Do you like the contrast of being able to go back to The Hold Steady and rock out again?
“Yeah I like both. There’s a camaraderie in a band and also there’s the throwing-beer-in-the-air energy of The Hold Steady that I love and I really do love it, but I like flexing both muscles.”
Was there anything that you were listening to in particular that influenced Faith In The Future?
“There was some New York stuff that I was really leaning on like the early Lou Reed solo albums and the Mink DeVille album Cabretta. Those were the big ones. Also, and I don’t think it sounds like it, but I always look to Nick Cave as the ultimate in how to age gracefully in rock ‘n’ roll. He’s always awesome and always elegant. Sometimes he’s rocking pretty hard but he never seems silly. I think Grinderman is some of the greatest stuff he’s done. He’s always smart and his music is always cool, I don’t think I sound like him or that the record sounds like that, but I do always look to him in terms of being age-appropriate, I look to him as a beacon.”

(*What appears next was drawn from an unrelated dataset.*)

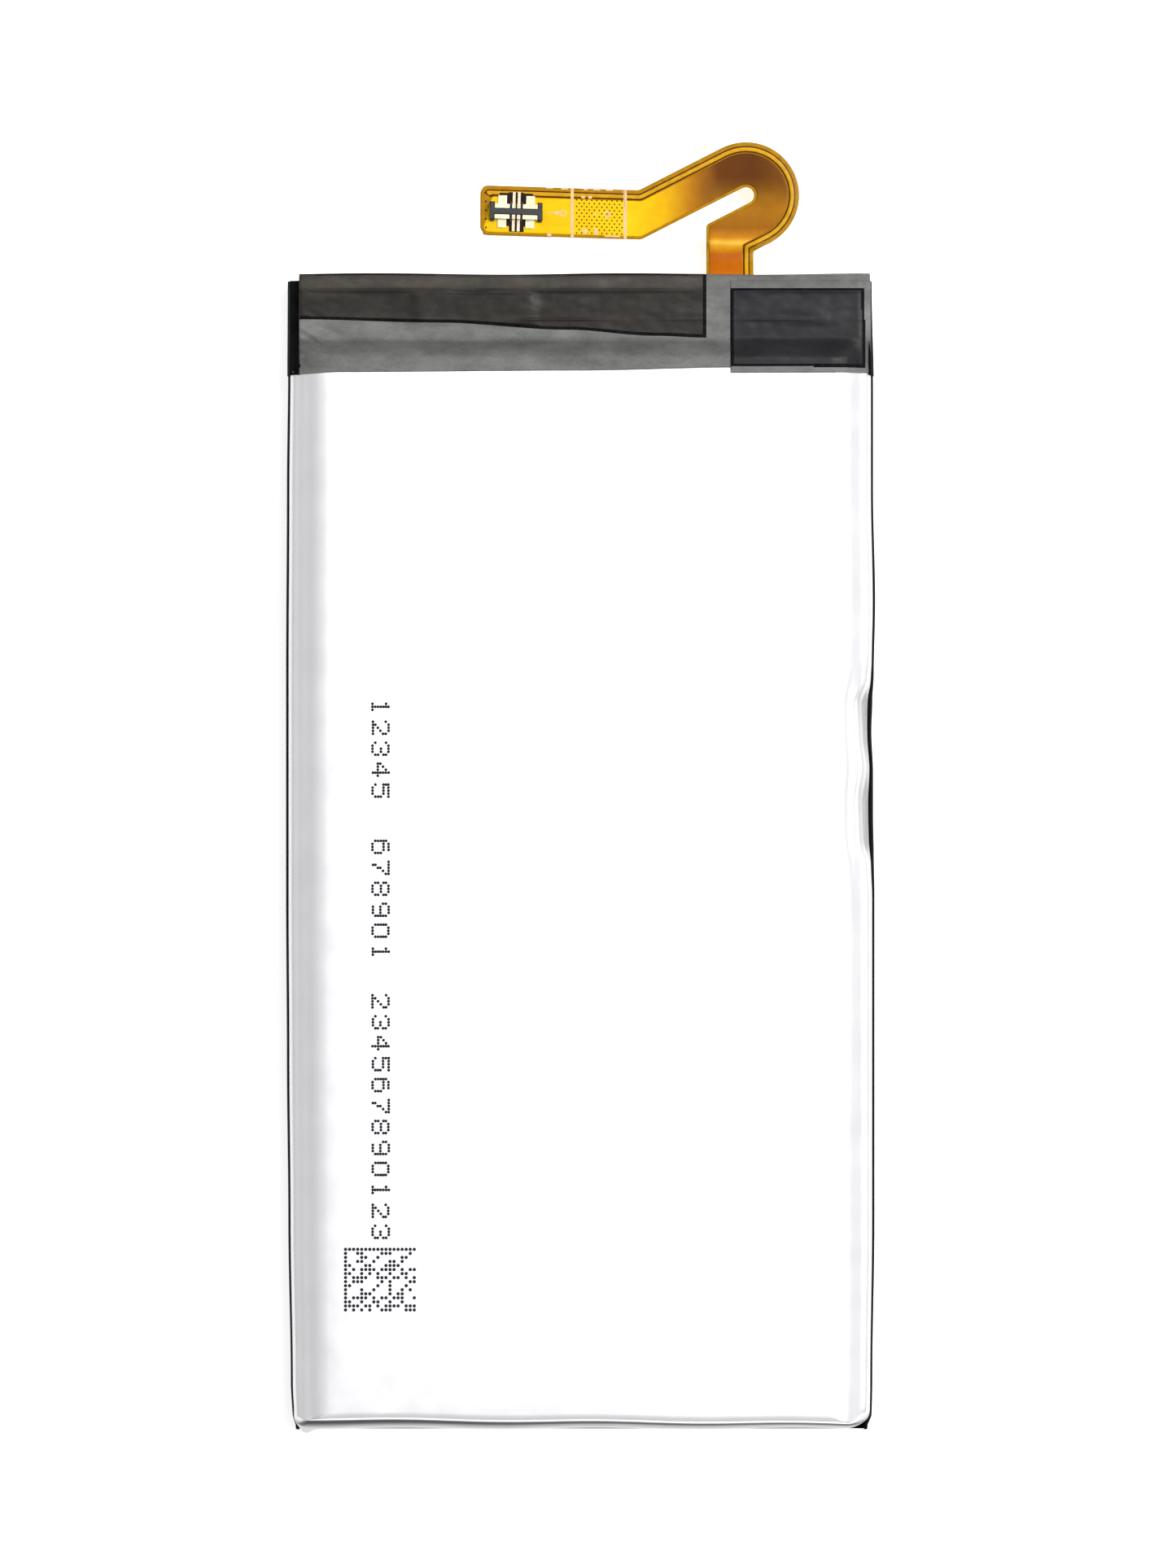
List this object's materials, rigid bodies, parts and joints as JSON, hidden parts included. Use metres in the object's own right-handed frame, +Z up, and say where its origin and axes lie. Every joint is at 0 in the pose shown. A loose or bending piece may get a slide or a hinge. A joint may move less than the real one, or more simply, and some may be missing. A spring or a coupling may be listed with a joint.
{
  "type": "flat lithium polymer battery cell",
  "caption": "Flat foil-pouch lithium battery cell with a protection board under tape and a folding printed flex tail ending in a small connector.",
  "frame": {"origin": "centre of the cell's flat back face", "axes": "+Z up out of the drawn face, +Y along the cell towards the end that the flex tail leaves, +X to the right seen from above"},
  "size_m": [0.042, 0.0921, 0.0055],
  "materials": {
    "laminate": "satin",
    "graphite_coating": "matte",
    "oxide_coating": "matte",
    "separator": "matte",
    "brown_tape": "satin",
    "aluminium_foil": "satin",
    "nickel": "satin",
    "sealant": "satin",
    "insulating_paper": "matte",
    "foam": "matte",
    "board": "satin",
    "chip_body": "matte",
    "chip_ceramic": "satin",
    "solder": "gloss",
    "black_film": "satin",
    "grey_film": "satin",
    "dark_film": "satin",
    "polyimide": "gloss",
    "copper": "gloss",
    "coverlay": "gloss",
    "stiffener_steel": "satin",
    "connector_plastic": "satin",
    "contact_plating": "gloss"
  },
  "bodies": {
    "cell": {"pouch_cup": "laminate", "pouch_cover": "laminate", "anode_strip": "graphite_coating", "cathode_strip": "oxide_coating", "inner_separator": "separator", "outer_separator": "separator", "roll_closing_tape": "brown_tape", "positive_tab": "aluminium_foil", "negative_tab": "nickel", "positive_tab_sealant": "sealant", "negative_tab_sealant": "sealant", "terrace_insulator": "insulating_paper", "board_foam_pad": "foam", "protection_board": "board", "positive_weld_plate": "nickel", "negative_weld_plate": "nickel", "protection_mosfets": "chip_body", "protection_ic": "chip_body", "chip_fuse": "chip_ceramic", "thermistor": "chip_ceramic", "chip_resistors": "chip_body", "chip_capacitors": "chip_ceramic", "tail_solder_joints": "solder", "back_label": "black_film", "top_film": "grey_film", "corner_film": "dark_film", "dark_strip_film": "dark_film", "left_edge_film": "black_film", "right_edge_film": "black_film", "neck_base_film": "polyimide", "neck_copper": "copper", "neck_coverlay": "coverlay"},
    "tail": {"tail_base_film": "polyimide", "tail_copper": "copper", "tail_trace": "copper", "tail_coverlay": "coverlay"},
    "arm": {"arm_base_film": "polyimide", "arm_copper": "copper", "arm_trace": "copper", "arm_coverlay": "coverlay", "connector_stiffener": "stiffener_steel", "connector_housing": "connector_plastic", "power_contacts": "contact_plating", "signal_contacts": "contact_plating"}
  },
  "joints": [
    {"name": "tail_fold", "type": "hinge", "parent": "cell", "child": "tail", "pos_m": [0.01066, 0.0432, 0.003], "axis": [1, 0, 0], "range_deg": [-10, 60], "stiffness_Nm_per_rad": 0.0008},
    {"name": "arm_bend", "type": "hinge", "parent": "tail", "child": "arm", "pos_m": [0.00128, 0.046, 0.003], "axis": [0, 1, 0], "range_deg": [-10, 60], "stiffness_Nm_per_rad": 0.0008}
  ]
}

Have you embraced technology in your writing, do you still keep a notebook?
“I keep a Moleskine notebook but then as I edit I transfer ideas into my laptop and create a form there. It is a process of editing that I go through. If it’s a keeper it ends up on my laptop and I make decisions at that point about what verses to keep.”
Keeping a notebook is definitely a recurring theme among the songwriters we talk to.
“You can’t remember everything, especially as you get older. I also read. I’ll be reading a book and will start writing things down that sound interesting to me. Then you’ll go back a little while later and find they’ve become removed from their context a little bit and you can then start playing with those words.”
Do you ever eavesdrop on other people’s conversations for ideas?
“Constantly, the train is one of the places I get a lot of stuff and also on tour I’m kind of a walker. I like walking around. I find walking around strange places really inspiring, thinking about stories and wondering about what goes on inside certain buildings.
“The Hold Steady song The Swish came out of an eavesdropping on the train, a guy was saying he was partying in Beverley Hill the night before and it became ‘pills and powders, baby, powders and pills, we spent the night last night in Beverly Hills’. Another origin story comes from the second song on this record Roman Guitars. I was at my friend’s house and his young son Roman, who is about five, had a little toy guitar and I picked it up and started playing it and I wrote that song on the spot. I called it Roman’s Guitar as a working title, as I wrote it on his little toy guitar. I eventually changed it as I thought it sounded cooler as Roman Guitars, but that’s the kind of thing you just keep playing until they work.”
So what’s next for you?
“After the London shows we do a US tour with a full band and then I’m hoping to be back in the UK with a full band in 2016.”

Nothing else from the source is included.